The first benchmark that we normally run is the one from the Performance of ODB vs C# ORMs post. Essentially we are measuring how fast we can load an object with a couple of dozen members from the database. In other words, the main purpose of this test is to measure the overhead incurred by all the intermediary layers between the object in the application’s memory and its database state, and not the database server performance itself. Specifically, the layers in question are the ODB runtime, database access API, and transport layer.
Since the transport layer can vary from application to application, we ran this benchmark in two configurations: remote and local (expect for SQLite, which is an embedded database). In the remote configuration the benchmark application and the database server are on different machines connected via gigabit ethernet using TCP. In the local configuration the benchmark and the database are on the same machine and the database API uses the most efficient communication medium available (UNIX sockets, shared memory, etc).
The following table shows the average time it takes to load an object, in microseconds. For SQL Server we have two results for the remote configuration: one when running the client on Windows and the other — on GNU/Linux.
| Database | Remote | Local |
|---|---|---|
| MySQL | 260μs | 110μs |
| PostgreSQL | 410μs | 160μs |
| SQL Server/Windows Client | 310μs | 130μs |
| SQL Server/Linux Client | 240μs | — |
| SQLite | 30μs |
For comparison, the following table lists the local configuration results for some of the databases when tested on more modern hardware (2-CPU, 8-core 2.27Ghz Xeon E5520 machine):
| Database | Local |
|---|---|
| MySQL | 55μs |
| PostgreSQL | 65μs |
| SQLite | 17μs |
If you would like to run the benchmark on your setup, feel free to download the benchmark source code and give it a try. The accompanying README file has more information on how to build and run the test.
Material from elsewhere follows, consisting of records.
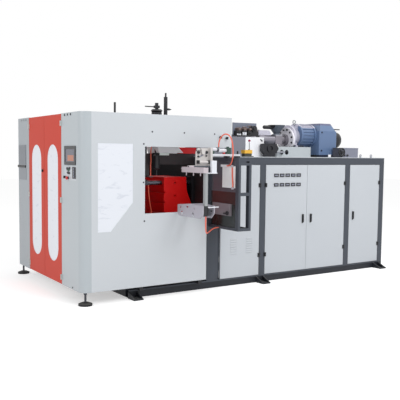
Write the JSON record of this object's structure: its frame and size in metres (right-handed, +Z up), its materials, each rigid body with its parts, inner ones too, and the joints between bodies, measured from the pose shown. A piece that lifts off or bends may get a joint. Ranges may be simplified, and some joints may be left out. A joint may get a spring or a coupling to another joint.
{
  "type": "blow moulding machine",
  "caption": "Extrusion blow moulding machine with a housed shuttle clamp, blow station, take-out arm, extruder and cabinet on one tube frame.",
  "frame": {"origin": "on the floor, under the middle of the machine's bounding box", "axes": "+X to the machine's right, from the clamp housing to the extruder motor; +Y to the back; +Z up"},
  "size_m": [4.6842, 2.742, 2.293],
  "materials": {
    "frame": "dark slate, satin",
    "sheet": "light grey, satin",
    "door_red": "orange red, satin",
    "platen_red": "red, gloss",
    "pane": "pale acrylic",
    "black": "black, satin",
    "steel": "machined",
    "chrome": "polished",
    "silver": "brushed",
    "motor_blue": "blue grey, satin",
    "yellow": "gloss",
    "red_plastic": "gloss",
    "black_plastic": "matte",
    "hose": "translucent orange",
    "tinted": "dark tinted sheet",
    "green": "gloss"
  },
  "bodies": {
    "machine": {"base_frame": "frame", "cabinet_frame": "frame", "cabinet_panels": "sheet", "door_hinges": "black", "housing_front_panel": "sheet", "housing_corner_columns": "sheet", "housing_rear_panels": "sheet", "housing_frame": "frame", "front_window": "pane", "levelling_feet": "steel", "operator_panel": "silver", "clamp_bed": "frame", "blow_bridge": "black", "blow_pin_cylinder": "silver", "die_head": "steel", "extruder_barrel": "steel", "heater_bands": "silver", "hopper": "black", "extruder_stands": "sheet", "main_motor": "motor_blue", "barrel_cover": "sheet", "feed_blower": "black", "valve_manifold": "black", "control_box": "silver", "hand_valve": "yellow", "outlet_guard_frame": "frame", "outlet_guard_panels": "tinted", "takeout_support": "silver", "air_service_unit": "black_plastic", "hose_arch": "hose", "hose_drop": "hose", "hose_gripper": "hose", "hose_blow_pin": "hose"},
    "louvre_door": {"louvre_door": "sheet"},
    "meter_door": {"meter_door": "sheet"},
    "plain_door": {"plain_door": "sheet"},
    "right_door": {"right_door": "sheet"},
    "louvre_door_handle": {"louvre_door_handle": "black_plastic"},
    "meter_door_handle": {"meter_door_handle": "black_plastic"},
    "plain_door_handle": {"plain_door_handle": "black_plastic"},
    "right_door_handle": {"right_door_handle": "black_plastic"},
    "end_door_front": {"end_door_front": "door_red", "end_door_front_window": "pane"},
    "end_door_rear": {"end_door_rear": "door_red", "end_door_rear_window": "pane"},
    "end_door_latch": {"end_door_latch": "black_plastic"},
    "start_button": {"start_button": "green"},
    "mode_switch": {"mode_switch": "black_plastic"},
    "emergency_stop": {"emergency_stop": "red_plastic"},
    "carriage": {"carriage": "black", "tie_bars": "chrome"},
    "platen_left": {"platen_left": "platen_red", "hose_platen": "hose"},
    "platen_right": {"platen_right": "platen_red"},
    "blow_pin": {"blow_pin": "steel"},
    "height_handwheel": {"height_handwheel": "black_plastic"},
    "takeout_arm": {"takeout_arm": "silver"},
    "gripper_jaw": {"gripper_jaw": "black_plastic"},
    "extruder_screw": {"extruder_screw": "steel"},
    "hand_valve_lever": {"hand_valve_lever": "red_plastic"}
  },
  "joints": [
    {"name": "louvre_door_hinge", "type": "hinge", "parent": "machine", "child": "louvre_door", "pos_m": [0.09215, -0.7395, 0.342], "axis": [0, 0, 1], "range_deg": [0, 90]},
    {"name": "louvre_door_handle_turn", "type": "hinge", "parent": "louvre_door", "child": "louvre_door_handle", "pos_m": [-0.42685, -0.7395, 0.815], "axis": [0, -1, 0], "range_deg": [0, 90]},
    {"name": "meter_door_hinge", "type": "hinge", "parent": "machine", "child": "meter_door", "pos_m": [0.18615, -0.7395, 0.342], "axis": [0, 0, -1], "range_deg": [0, 90]},
    {"name": "meter_door_handle_turn", "type": "hinge", "parent": "meter_door", "child": "meter_door_handle", "pos_m": [0.80715, -0.7395, 0.815], "axis": [0, 1, 0], "range_deg": [0, 90]},
    {"name": "plain_door_hinge", "type": "hinge", "parent": "machine", "child": "plain_door", "pos_m": [1.56815, -0.7395, 0.342], "axis": [0, 0, 1], "range_deg": [0, 110]},
    {"name": "plain_door_handle_turn", "type": "hinge", "parent": "plain_door", "child": "plain_door_handle", "pos_m": [0.94715, -0.7395, 0.815], "axis": [0, -1, 0], "range_deg": [0, 90]},
    {"name": "right_door_hinge", "type": "hinge", "parent": "machine", "child": "right_door", "pos_m": [2.25015, -0.7395, 0.342], "axis": [0, 0, 1], "range_deg": [0, 110]},
    {"name": "right_door_handle_turn", "type": "hinge", "parent": "right_door", "child": "right_door_handle", "pos_m": [1.73215, -0.7395, 0.815], "axis": [0, -1, 0], "range_deg": [0, 90]},
    {"name": "end_door_front_hinge", "type": "hinge", "parent": "machine", "child": "end_door_front", "pos_m": [-2.32135, -0.28, 0.222], "axis": [0, 0, 1], "range_deg": [0, 110]},
    {"name": "end_door_rear_hinge", "type": "hinge", "parent": "machine", "child": "end_door_rear", "pos_m": [-2.32135, 0.821, 0.222], "axis": [0, 0, -1], "range_deg": [0, 110]},
    {"name": "end_door_latch_turn", "type": "hinge", "parent": "end_door_rear", "child": "end_door_latch", "pos_m": [-2.31285, 0.3215, 1.381], "axis": [1, 0, 0], "range_deg": [0, 90]},
    {"name": "start_button_press", "type": "slide", "parent": "machine", "child": "start_button", "axis": [1, 0, 0], "range_m": [0, 0.003], "stiffness_N_per_m": 900},
    {"name": "mode_switch_turn", "type": "hinge", "parent": "machine", "child": "mode_switch", "pos_m": [-2.31285, -0.396, 1.332], "axis": [1, 0, 0], "range_deg": [-45, 45]},
    {"name": "emergency_stop_press", "type": "slide", "parent": "machine", "child": "emergency_stop", "axis": [1, 0, 0], "range_m": [0, 0.003], "stiffness_N_per_m": 1500},
    {"name": "carriage_shuttle", "type": "slide", "parent": "machine", "child": "carriage", "axis": [0, 1, 0], "range_m": [-0.325, 0.23]},
    {"name": "platen_left_close", "type": "slide", "parent": "carriage", "child": "platen_left", "axis": [1, 0, 0], "range_m": [0, 0.09]},
    {"name": "platen_right_close", "type": "slide", "parent": "carriage", "child": "platen_right", "axis": [-1, 0, 0], "range_m": [0, 0.09]},
    {"name": "blow_pin_stroke", "type": "slide", "parent": "machine", "child": "blow_pin", "axis": [0, 0, -1], "range_m": [0, 0.18]},
    {"name": "height_handwheel_turn", "type": "hinge", "parent": "machine", "child": "height_handwheel", "pos_m": [-1.25285, -0.506, 2.0663], "axis": [0, 0, 1], "continuous": true},
    {"name": "takeout_arm_slide", "type": "slide", "parent": "machine", "child": "takeout_arm", "axis": [1, 0, 0], "range_m": [0, 0.25]},
    {"name": "gripper_jaw_slide", "type": "slide", "parent": "takeout_arm", "child": "gripper_jaw", "axis": [1, 0, 0], "range_m": [0, 0.018]},
    {"name": "extruder_screw_turn", "type": "hinge", "parent": "machine", "child": "extruder_screw", "pos_m": [1.15315, 0.049, 1.806], "axis": [1, 0, 0], "continuous": true},
    {"name": "hand_valve_lever_tilt", "type": "hinge", "parent": "machine", "child": "hand_valve_lever", "pos_m": [-0.04585, -0.681, 1.65], "axis": [1, 0, 0], "range_deg": [-20, 20]}
  ],
  "couplings": [
    {"joint": "platen_right_close", "follows": "platen_left_close", "ratio": 1}
  ]
}
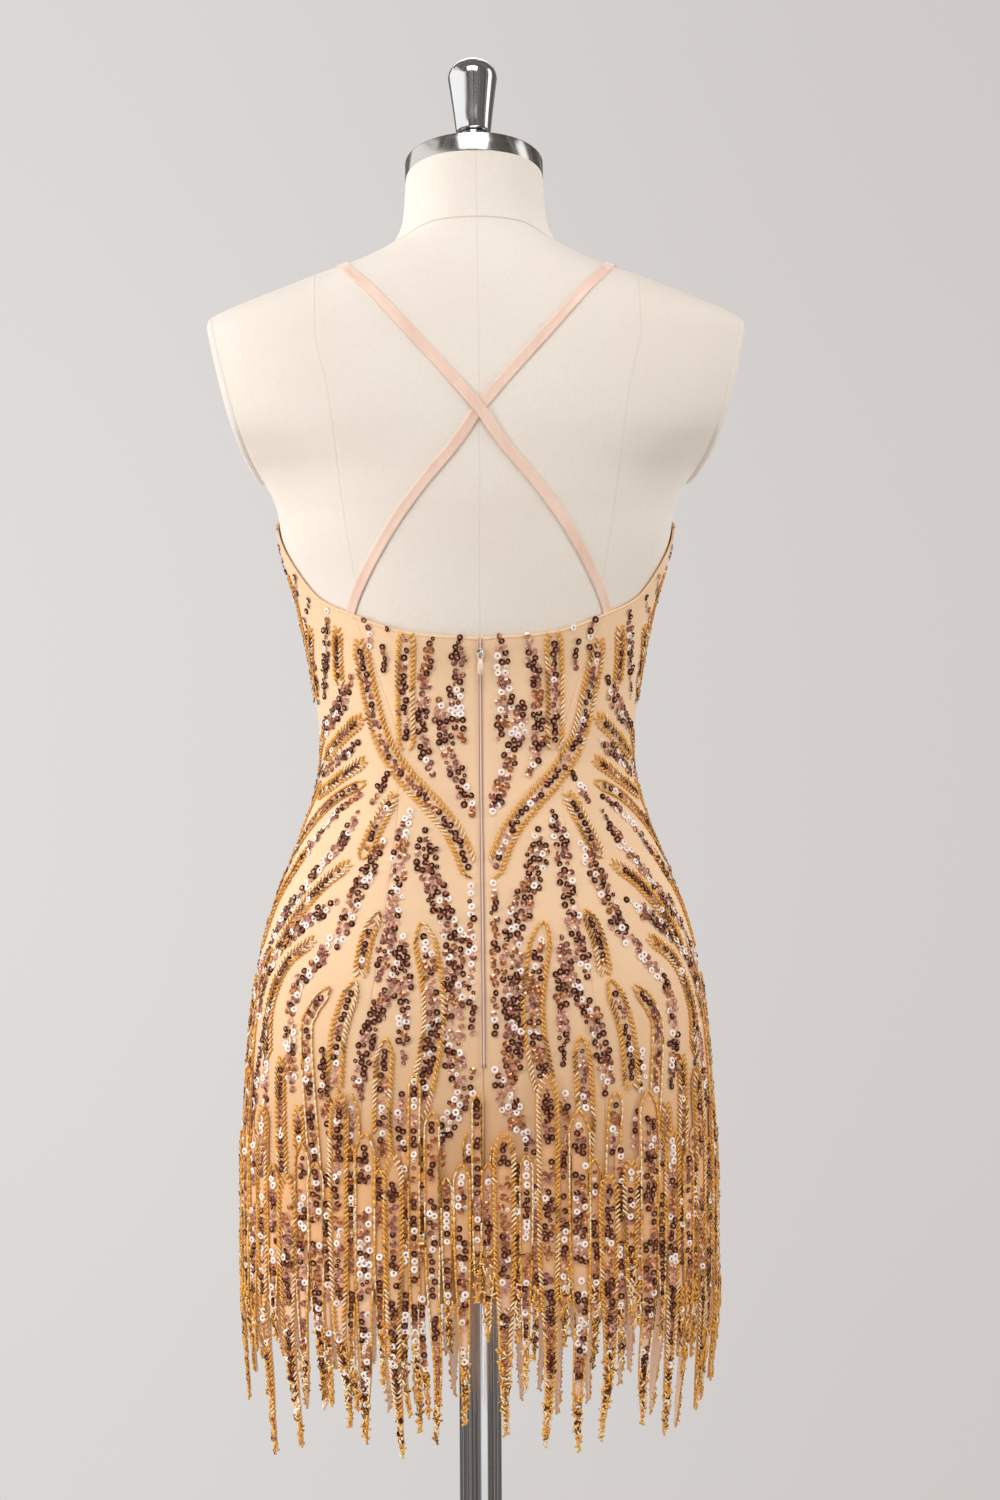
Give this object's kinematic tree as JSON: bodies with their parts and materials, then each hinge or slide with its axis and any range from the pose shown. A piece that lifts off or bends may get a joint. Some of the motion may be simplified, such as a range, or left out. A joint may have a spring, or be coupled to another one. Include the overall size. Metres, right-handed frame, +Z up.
{
  "type": "beaded bodycon dress on a limbless dress form with stand",
  "caption": "Short close-fitting beaded dress with crossed back straps, a centre back zip and a fringed hem, worn on a dress form on a round-based pole.",
  "frame": {"origin": "on the floor under the middle of the stand's base, which is the middle of the part's box", "axes": "+Z up along the pole; the dress's front faces -Y and its zip faces +Y; +X is the wearer's left"},
  "size_m": [0.3956, 0.36, 1.5589],
  "materials": {
    "form_linen": "cream linen cover, stretched smooth",
    "neck_cap_steel": "brushed round the neck",
    "stand_chrome": "polished",
    "dress_cloth": "nude lining under fine net, sewn with beads and sequins",
    "strap_satin": "pale pink satin",
    "zip_tape": "mauve grey tape",
    "zip_metal": "pale plated metal",
    "zip_pull_enamel": "beige enamel",
    "fringe_beads": "glass and plastic beads and sequins on net strips"
  },
  "bodies": {
    "dress_on_form": {"form_torso": "form_linen", "form_arm_plate_left": "form_linen", "form_arm_plate_right": "form_linen", "form_neck_cap": "neck_cap_steel", "form_finial": "stand_chrome", "form_pole": "stand_chrome", "form_base": "stand_chrome", "dress_centre_back_left": "dress_cloth", "dress_centre_back_right": "dress_cloth", "dress_side_back_left": "dress_cloth", "dress_side_back_right": "dress_cloth", "dress_front": "dress_cloth", "strap_left": "strap_satin", "strap_right": "strap_satin", "zip_coil": "zip_tape", "zip_slider": "zip_metal", "fringe_back_left": "fringe_beads", "fringe_back_right": "fringe_beads", "fringe_front_left": "fringe_beads", "fringe_front_right": "fringe_beads"},
    "zip_pull": {"zip_pull": "zip_pull_enamel"}
  },
  "joints": [
    {"name": "zip_pull_swing", "type": "hinge", "parent": "dress_on_form", "child": "zip_pull", "pos_m": [0, 0.09581, 1.10637], "axis": [1, 0, 0], "range_deg": [0, 150]}
  ]
}
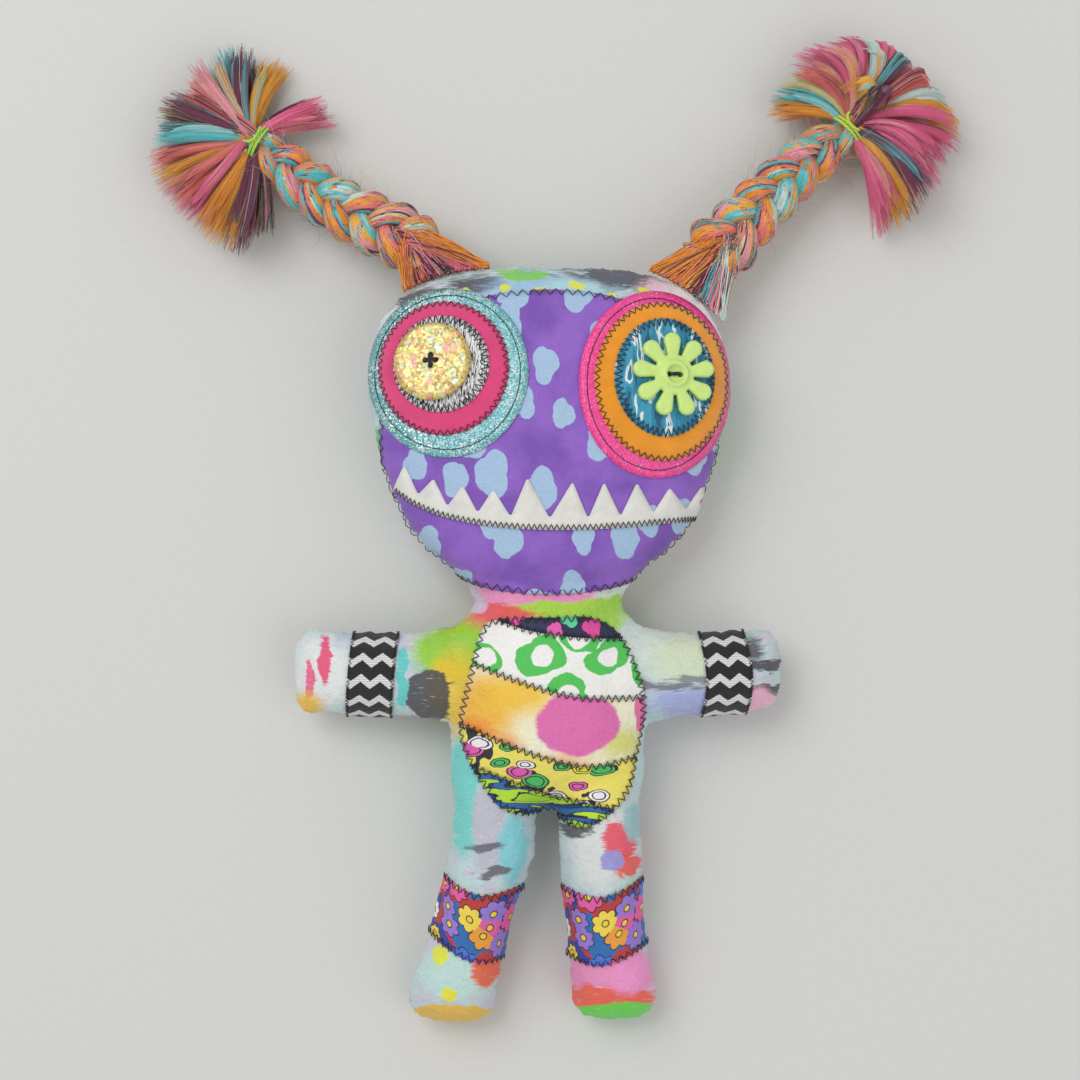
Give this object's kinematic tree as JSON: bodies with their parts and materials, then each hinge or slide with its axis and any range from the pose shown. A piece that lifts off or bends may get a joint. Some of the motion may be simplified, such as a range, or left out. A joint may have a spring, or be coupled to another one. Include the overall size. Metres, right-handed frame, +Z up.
{
  "type": "stuffed monster doll",
  "caption": "Patchwork stuffed monster doll lying on its back, with button eyes, a zigzag felt mouth, a patched tummy, ribbon cuffs and plaited wool bunches.",
  "frame": {"origin": "centre of the flat of the back that the doll lies on, under the middle of the tummy", "axes": "+Z up out of the face, +Y towards the crown, +X towards the viewer's right when looked down on"},
  "size_m": [0.3293, 0.419, 0.0544],
  "materials": {
    "printed_cotton": "plain woven cotton, stiffened, in washes of many colours",
    "fibre_filling": "loose white fibre",
    "purple_cotton": "purple cotton with pale blue blobs",
    "white_felt": "matt felt",
    "teal_glitter_fabric": "glitter on a cloth backing",
    "pink_felt": "matt felt",
    "grey_print_cotton": "cotton with a black and white print",
    "gold_glitter_button": "gloss resin with glitter",
    "black_thread": "cotton thread",
    "pink_glitter_fabric": "glitter on a cloth backing",
    "orange_felt": "matt felt",
    "blue_print_cotton": "cotton with a blue and teal print",
    "lime_button": "gloss plastic",
    "navy_print_cotton": "cotton with a small print",
    "green_print_cotton": "cotton with brushed strokes",
    "sunset_print_cotton": "cotton with large soft shapes",
    "leaf_print_cotton": "cotton with outlined leaves",
    "lime_print_cotton": "cotton with fine lines",
    "chevron_ribbon": "ribbed ribbon with woven white chevrons",
    "flower_print_cotton": "cotton with outlined flowers",
    "dyed_wool_roving": "loose dyed wool fibres",
    "neon_yarn": "neon acrylic yarn"
  },
  "bodies": {
    "torso": {"torso_front_cloth": "printed_cotton", "torso_back_cloth": "printed_cotton", "torso_filling": "fibre_filling", "tummy_collar_patch": "navy_print_cotton", "tummy_upper_patch": "green_print_cotton", "tummy_middle_patch": "sunset_print_cotton", "tummy_lower_patch": "leaf_print_cotton", "tummy_bottom_patch": "lime_print_cotton"},
    "head": {"head_front_cloth": "printed_cotton", "head_back_cloth": "printed_cotton", "head_filling": "fibre_filling", "face_panel": "purple_cotton", "tooth_strip": "white_felt", "left_eye_glitter_disc": "teal_glitter_fabric", "left_eye_felt_disc": "pink_felt", "left_eye_print_disc": "grey_print_cotton", "left_eye_button": "gold_glitter_button", "left_button_thread": "black_thread", "right_eye_glitter_disc": "pink_glitter_fabric", "right_eye_felt_disc": "orange_felt", "right_eye_print_disc": "blue_print_cotton", "right_eye_button": "lime_button", "right_button_thread": "black_thread"},
    "left_arm": {"left_arm_front_cloth": "printed_cotton", "left_arm_back_cloth": "printed_cotton", "left_arm_filling": "fibre_filling", "left_arm_ribbon": "chevron_ribbon"},
    "right_arm": {"right_arm_front_cloth": "printed_cotton", "right_arm_back_cloth": "printed_cotton", "right_arm_filling": "fibre_filling", "right_arm_ribbon": "chevron_ribbon"},
    "left_leg": {"left_leg_front_cloth": "printed_cotton", "left_leg_back_cloth": "printed_cotton", "left_leg_filling": "fibre_filling", "left_leg_band": "flower_print_cotton"},
    "right_leg": {"right_leg_front_cloth": "printed_cotton", "right_leg_back_cloth": "printed_cotton", "right_leg_filling": "fibre_filling", "right_leg_band": "flower_print_cotton"},
    "left_tuft": {"left_braid_tuft": "dyed_wool_roving"},
    "left_braid": {"left_braid_strand_1": "dyed_wool_roving", "left_braid_strand_2": "dyed_wool_roving", "left_braid_strand_3": "dyed_wool_roving", "left_braid_tie": "neon_yarn", "left_braid_tassel": "dyed_wool_roving"},
    "right_tuft": {"right_braid_tuft": "dyed_wool_roving"},
    "right_braid": {"right_braid_strand_1": "dyed_wool_roving", "right_braid_strand_2": "dyed_wool_roving", "right_braid_strand_3": "dyed_wool_roving", "right_braid_tie": "neon_yarn", "right_braid_tassel": "dyed_wool_roving"}
  },
  "joints": [
    {"name": "neck_bend", "type": "hinge", "parent": "torso", "child": "head", "pos_m": [0, 0.0495, 0.0225], "axis": [1, 0, 0], "range_deg": [-20, 20], "stiffness_Nm_per_rad": 0.4},
    {"name": "left_shoulder_bend", "type": "hinge", "parent": "torso", "child": "left_arm", "pos_m": [-0.0506, 0.018, 0.0225], "axis": [0, 1, 0], "range_deg": [-30, 40], "stiffness_Nm_per_rad": 0.06},
    {"name": "right_shoulder_bend", "type": "hinge", "parent": "torso", "child": "right_arm", "pos_m": [0.0506, 0.0176, 0.0225], "axis": [0, -1, 0], "range_deg": [-30, 40], "stiffness_Nm_per_rad": 0.06},
    {"name": "left_hip_bend", "type": "hinge", "parent": "torso", "child": "left_leg", "pos_m": [-0.0237, -0.054, 0.0225], "axis": [-1, 0, 0], "range_deg": [-15, 45], "stiffness_Nm_per_rad": 0.12},
    {"name": "right_hip_bend", "type": "hinge", "parent": "torso", "child": "right_leg", "pos_m": [0.0223, -0.054, 0.0225], "axis": [-1, 0, 0], "range_deg": [-15, 45], "stiffness_Nm_per_rad": 0.12},
    {"name": "left_tuft_lift", "type": "hinge", "parent": "head", "child": "left_tuft", "pos_m": [-0.04405, 0.19071, 0.0225], "axis": [0.9646, 0.2638, 0], "range_deg": [-50, 60]},
    {"name": "right_tuft_lift", "type": "hinge", "parent": "head", "child": "right_tuft", "pos_m": [0.06121, 0.18296, 0.0225], "axis": [0.8189, -0.5739, 0], "range_deg": [-50, 60]},
    {"name": "left_braid_swing", "type": "hinge", "parent": "left_tuft", "child": "left_braid", "pos_m": [-0.05996, 0.20286, 0.02038], "axis": [-0.0349, 0.1275, 0.9912], "range_deg": [-45, 30]},
    {"name": "right_braid_swing", "type": "hinge", "parent": "right_tuft", "child": "right_braid", "pos_m": [0.07453, 0.2003, 0.0202], "axis": [-0.06, -0.0856, -0.9945], "range_deg": [-45, 30]}
  ]
}
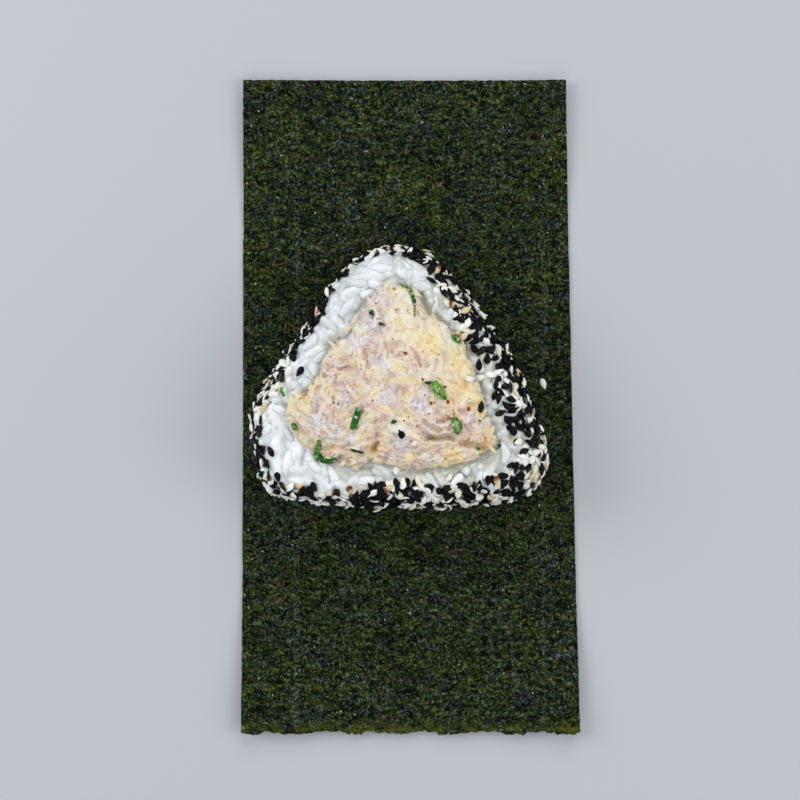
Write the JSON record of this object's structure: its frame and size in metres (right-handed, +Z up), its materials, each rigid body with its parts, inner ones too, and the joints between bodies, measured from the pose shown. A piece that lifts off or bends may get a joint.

Now, let’s look at the concurrent access performance. To measure this we use an update-heavy, highly-contentious multi-threaded test from the ODB test suite, the kind you run to make sure things work properly in multi-threaded applications (see odb-tests/common/threads if you are interested in details). To give you an idea about the amount of work done by the test, it performs 19,200 inserts, 6,400 updates, 19,200 deletes, and 134,400 selects concurrently from 32 threads all on the same table. It is customary for this test to push the database server CPU utilization to 100% on all cores. For all the databases, except SQLite, we ran this test in the remote configuration to make sure that each database has exactly the same resources available.
The following table shows the times it takes each database to complete this test, in seconds.
| Database | Time |
|---|---|
| MySQL | 98s |
| PostgreSQL | 92s |
| SQL Server | 102s |
| SQLite | 154s |
You may have noticed that the above tables are missing an entry for Oracle. Unfortunately, Oracle Corporation doesn’t allow anyone to publish any hard performance numbers about its database. To give you some general indications, however, let me say that Oracle 11.2 Enterprise Edition performs better than any of the other databases listed above in all the tests except for the first benchmark in the local configuration where it came very close to the top client-server performer (MySQL). In particular, in the second benchmark Oracle performed significantly better than all the other databases tested.
Let me also note that these numbers should be taken as indications only. It is futile to try to extrapolate some benchmark results to your specific application when it comes to databases. The only reliable approach is to create a custom test that mimics your application’s data, concurrency, and access patterns. Luckily, with ODB, creating such a test is a very easy job. You can use the above-mentioned benchmark source code as a starting point.